Extrait de L'Agenda de Mère, octobre1961:


"Nous avons choisi, semble-t-il, depuis Adam, de manger le fruit de l’arbre de la Connaissance, mais, sur cette voie, il n’est pas de demi-mesures ni de repentirs, car si nous restons prostrés, le nez dans la poussière, sous l’effet d’une fausse humilité, les titans ou les djinns qui sont parmi nous, sauront fort bien s’emparer du Pouvoir dont nous n’avons pas voulu, et d’ailleurs c’est ce qu’ils font, et ils écraseront le dieu qui est en nous. Il s’agit de savoir si, oui ou non, nous voulons laisser cette terre entre les mains de l’Ombre pour nous évader, une fois de plus, dans nos divers paradis, ou si nous voulons prendre le Pouvoir – et d’abord le trouver – pour refaire cette terre à une image plus divine et, selon la parole des Rishis, «que la terre et le ciel soient égaux et un seul.»
Il y a un Secret, c’est évident. Toutes les traditions en témoignent, qu’il s’agisse des Rishis ou des Mages de l’Iran, des prêtres de Chaldée ou de Memphis ou du Yucatan...
Lorsqu’il lut pour la première fois les Védas dans la traduction des sanscritistes d’Occident ou dans celle des pandits indiens, Sri Aurobindo n’y avait vu qu’un document de quelque intérêt pour l’histoire de l’Inde, mais qui semblait de peu de valeur ou de peu d’importance pour l’histoire de la pensée ou pour une expérience spirituelle vivante. Quinze ans plus tard, Sri Aurobindo relisait les Védas dans l’original et y trouvait une veine continue de l’or le plus riche tant par la pensée que par l’expérience spirituelle. Entretemps, Sri Aurobindo avait eu une série d’expériences intérieures particulières que n’expliquaient guère la psychologie européenne ni les écoles de yoga ni les enseignements du Védanta, mais que les mantras védiques éclairaient d’une lumière exacte. C’est donc parce qu’il avait eu ces expériences «particulières» que Sri Aurobindo fut à même de découvir, de l’intérieur, le sens vrai du Véda (et notamment du plus ancien des quatre Védas, le Rig-Véda, qu’il a particulièrement étudié). Le Véda ne lui apportait qu’une confirmation de ce qu’il avait reçu directement. Mais les Rishis ne disaient-ils pas eux-mêmes: «Paroles secrètes, sagesses de voyant, qui révèlent leur sens intérieur au voyant.» (Rig-Véda IV.3.16)

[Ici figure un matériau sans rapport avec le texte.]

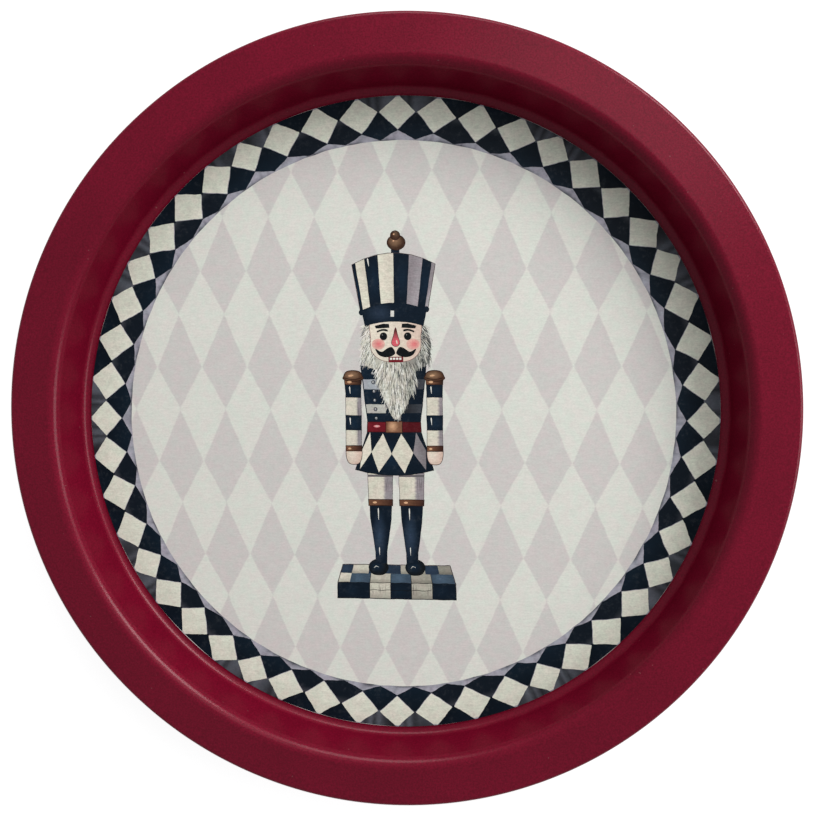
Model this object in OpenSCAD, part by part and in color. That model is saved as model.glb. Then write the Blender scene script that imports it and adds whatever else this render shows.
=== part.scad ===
// Round serving tray: a pressed sheet-steel pan with a steep wall, a flat brim and a curled
// edge, and a printed label stuck to its floor.
// Millimetres. The tray lies on z = 0 with its axis on Z; +Y is the top of the picture.

/* [Pan] */
// Overall diameter, over the curled edge
tray_d = 330; // [310:1:360]
// Thickness of the steel sheet
sheet_t = 0.5; // [0.4:0.05:0.7]
// Depth of the well, from the top of the brim down to the floor
well_depth = 21.5; // [14:0.5:32]
// Radius of the flat part of the floor
floor_r = 139.1; // [125:0.1:142]
// Angle between the wall and the vertical
wall_draft = 6; // [2:0.5:20]
// Inside radius of the bend between floor and wall
cove_r = 3.2; // [1.5:0.1:4.5]
// Outside radius of the bend between wall and brim
shoulder_r = 4.5; // [2:0.1:6]
// Fall of the brim below the horizontal, outwards
brim_slope = 3; // [0:0.5:6]

/* [Curled edge] */
// Outside radius of the curl
curl_r = 2; // [1.5:0.1:2.5]
// How far the sheet is turned round in the curl
curl_turn = 290; // [200:5:300]

/* [Label] */
// Bare floor left round the label, before the bend
label_gap = 0.6; // [0.2:0.1:10]
// Thickness of the adhesive under the print
adhesive_t = 0.05; // [0.03:0.01:0.1]
// Thickness of the printed film
print_t = 0.15; // [0.08:0.01:0.3]
// Thickness of the clear film over the print
laminate_t = 0.08; // [0.05:0.01:0.15]

/* [Hidden] */
$fn = 180;

bend_step = 5;                          // largest turn between two points of a bend
half_t = sheet_t / 2;
cove_mid_r = cove_r + half_t;           // radii of the bends at the middle of the sheet
shoulder_mid_r = shoulder_r - half_t;
curl_mid_r = curl_r - half_t;
wall_rise = 90 - wall_draft;            // heading of the wall, up from the horizontal
label_r = floor_r - label_gap;

// What a bend of radius r gains in height and in radius as its heading goes from a to b.
function bend_climb(r, a, b) = r * abs(cos(a) - cos(b));
function bend_run(r, a, b) = r * abs(sin(b) - sin(a));

wall_climb = well_depth - bend_climb(cove_mid_r, 0, wall_rise)
           - bend_climb(shoulder_mid_r, 0, wall_rise);
wall_l = wall_climb / sin(wall_rise);
brim_start_r = floor_r + bend_run(cove_mid_r, 0, wall_rise) + wall_l * cos(wall_rise)
             + bend_run(shoulder_mid_r, wall_rise, -brim_slope);
curl_start_r = tray_d / 2 - half_t - curl_mid_r * (1 - sin(brim_slope));
brim_l = (curl_start_r - brim_start_r) / cos(brim_slope);

// The section of the sheet from the axis outwards. A straight is [length, 0]; a bend is
// [radius at mid sheet, turn], where a positive turn is upwards.
section = [
    [floor_r, 0],
    [cove_mid_r, wall_rise],
    [wall_l, 0],
    [shoulder_mid_r, -wall_rise - brim_slope],
    [brim_l, 0],
    [curl_mid_r, -curl_turn],
];

// The point at distance d from p in the direction of a heading.
function ahead(p, heading, d) = p + d * [cos(heading), sin(heading)];

// A place on the section is [point, heading]. These give the place after a straight of
// length d, and after a bend of radius r and turn a.
function after_straight(at, d) = [ahead(at[0], at[1], d), at[1]];
function after_bend(at, r, a, side) = [
    ahead(ahead(at[0], at[1] + side * 90, r), at[1] + a - side * 90, r),
    at[1] + a
];

// All the places from step i on, with one every bend_step or less along the bends.
function places(at, i = 0) =
    i == len(section) ? [at] :
    let (size = section[i][0], turn = section[i][1])
    turn == 0 ? concat([at], places(after_straight(at, size), i + 1)) :
    let (side = sign(turn), n = ceil(abs(turn) / bend_step))
    concat([for (k = [0:n - 1]) after_bend(at, size, turn * k / n, side)],
           places(after_bend(at, size, turn, side), i + 1));

mid_sheet = places([[0, half_t], 0]);
upper_side = [for (at = mid_sheet) ahead(at[0], at[1] + 90, half_t)];
lower_side = [for (i = [len(mid_sheet) - 1:-1:0])
    ahead(mid_sheet[i][0], mid_sheet[i][1] - 90, half_t)];

// One sheet of steel, pressed and curled: floor, wall, shoulder, brim and edge.
module tray_pan() {
    color("#7a1626") rotate_extrude() polygon(concat(upper_side, lower_side));
}

// One round film of the label, lying from height z upwards.
module label_film(z, t) {
    translate([0, 0, sheet_t + z]) cylinder(r = label_r, h = t);
}

module label_adhesive() {
    color("#e8e2cf") label_film(0, adhesive_t);
}

module label_print() {
    color("#dcdcd3") label_film(adhesive_t, print_t);
}

module label_laminate() {
    color("#f4f6f5", 0.4) label_film(adhesive_t + print_t, laminate_t);
}

tray_pan();
label_adhesive();
label_print();
label_laminate();
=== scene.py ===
"""Round serving tray: a red powder-coated pan with a printed picture on its floor.

The picture is drawn in millimetres on the label, with +Y up the picture. Its colour areas are
triangulated together, so each printed part is one thin closed sheet.
"""

import math
import random

import bpy
import numpy as np
from mathutils import Matrix, Vector, noise
from mathutils.geometry import delaunay_2d_cdt


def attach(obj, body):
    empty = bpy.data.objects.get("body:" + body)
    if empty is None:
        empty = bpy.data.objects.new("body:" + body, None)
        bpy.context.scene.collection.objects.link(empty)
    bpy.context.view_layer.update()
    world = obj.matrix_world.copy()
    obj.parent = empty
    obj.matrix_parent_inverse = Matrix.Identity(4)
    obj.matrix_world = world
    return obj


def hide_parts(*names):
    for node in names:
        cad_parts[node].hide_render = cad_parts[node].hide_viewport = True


MM = 0.001
AROUND = 360  # faces round a turned piece
EDGE_SEED = 5  # for the wander of hand-painted edges
HAIR_SEED = 11  # for strands of hair and brush lines

# Pan, in millimetres, as in the CAD model
SHEET_T = 0.5
FLOOR_R = 139.1
COVE_R = 3.2
WELL_DEPTH = 21.5
WALL_DRAFT = 6
SHOULDER_R = 4.5
BRIM_SLOPE = 3
CURL_R = 2.0
CURL_TURN = 290
TRAY_R = 165

# Label, in millimetres
LABEL_R = 138.5
ADHESIVE_TOP = 0.55  # heights of its layers above the table
FILM_TOP = 0.66
PRINT_TOP = 0.70
FIGURE_TOP = 0.712

# Border: a motif of four cream diamonds, repeated round the label
BORDER_R = 119.9  # inner edge of the border
MOTIF_TURN = 30
NECK_ANGLES = (3.42, 11.06, 18.66, 26.36)  # where neighbouring cream diamonds meet
NECK_RADII = (132.1, 131.1, 131.1, 132.0)
TIP_ANGLES = (7.02, 14.24, 22.71, 29.89)  # inner tips of the cream diamonds
TIP_RADII = (123.3, 122.7, 123.4, 124.2)

# Harlequin ground
DIAMOND_W = 20.4
DIAMOND_H = 42.0
DIAMOND_TOP = 23.3  # part of the height above the widest point
GROUND_X = -0.35  # shift of the whole pattern
GROUND_Y = 23.1

# Painted figure
AXIS = -0.9  # middle of the hat and the legs
FACE_X = -0.3  # middle of the face, of the body and of the plinth
BODY_X = -1.4
PLINTH_X = -1.2
ARM_X = 17.9  # from the middle of the body to the middle of an arm
ARM_W = 6.7
LEG_X = 6.9  # from the axis to the middle of a leg
LEG_W = 11.0
LEAN = 0.011  # how far the figure leans to the left, per millimetre of height

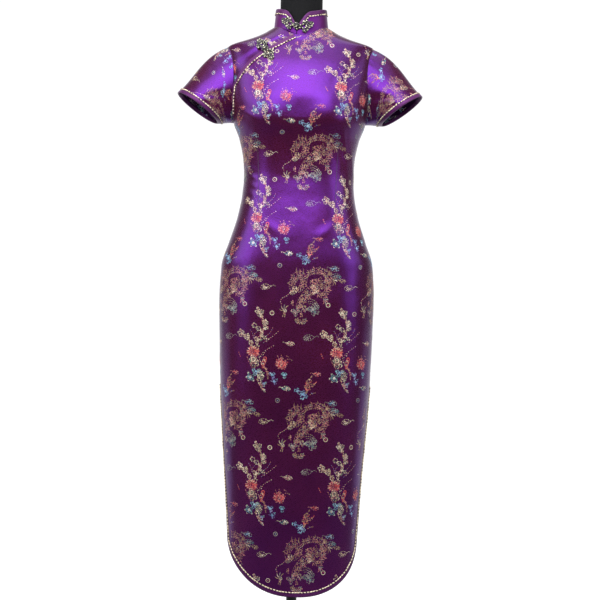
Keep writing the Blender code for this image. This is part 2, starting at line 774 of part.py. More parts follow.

Il n’est donc pas surprenant que les exégètes y aient vu surtout une collection de rites propitiatoires centrés autour du sacrifice du feu et des incantations obscures à des divinités de la Nature: les eaux, le feu, l’aurore, la lune, le soleil, etc., afin d’obtenir la pluie et de bonnes récoltes pour les tribus, une progéniture mâle et des bénédictions pour leurs voyages, ou la protection contre les voleurs de soleil – comme si ces bergers étaient assez barbares pour craindre qu’un mauvais jour leur soleil ne se levât plus, volé pour de bon. Seuls quelques hymnes «plus modernes» laissaient filtrer çà et là, comme par inadvertance, quelques passages lumineux qui pouvaient, à la rigueur, justifier le respect que les Oupanishads, venues au début de la période historique, accordaient au Véda. Pour la tradition indienne, les Oupanishads étaient devenues le vrai Véda, le «livre de la Connaissance», tandis que le Véda, produit d’une humanité balbutiante, était un «livre des œuvres» dont tout le monde se réclamait, certes, comme de l’Autorité vénérable, mais que personne n’entendait plus. On peut se demander avec Sri Aurobindo pourquoi les Oupanishads, dont le monde entier atteste la profondeur, se réclamaient du Véda s’il n’y avait là qu’un tissu de rites primitifs, ou comment il se fait que l’humanité ait abruptement passé de ces soi-disant balbutiements à la richesse intense de l’époque oupanishadique, ou comment, en Occident, nous avons pu passer des bergers d’Arcadie à la sagesse des penseurs grecs? Nous ne pouvons pas penser qu’il n’y eût rien entre le sauvage primitif et Platon ou les Oupanishads."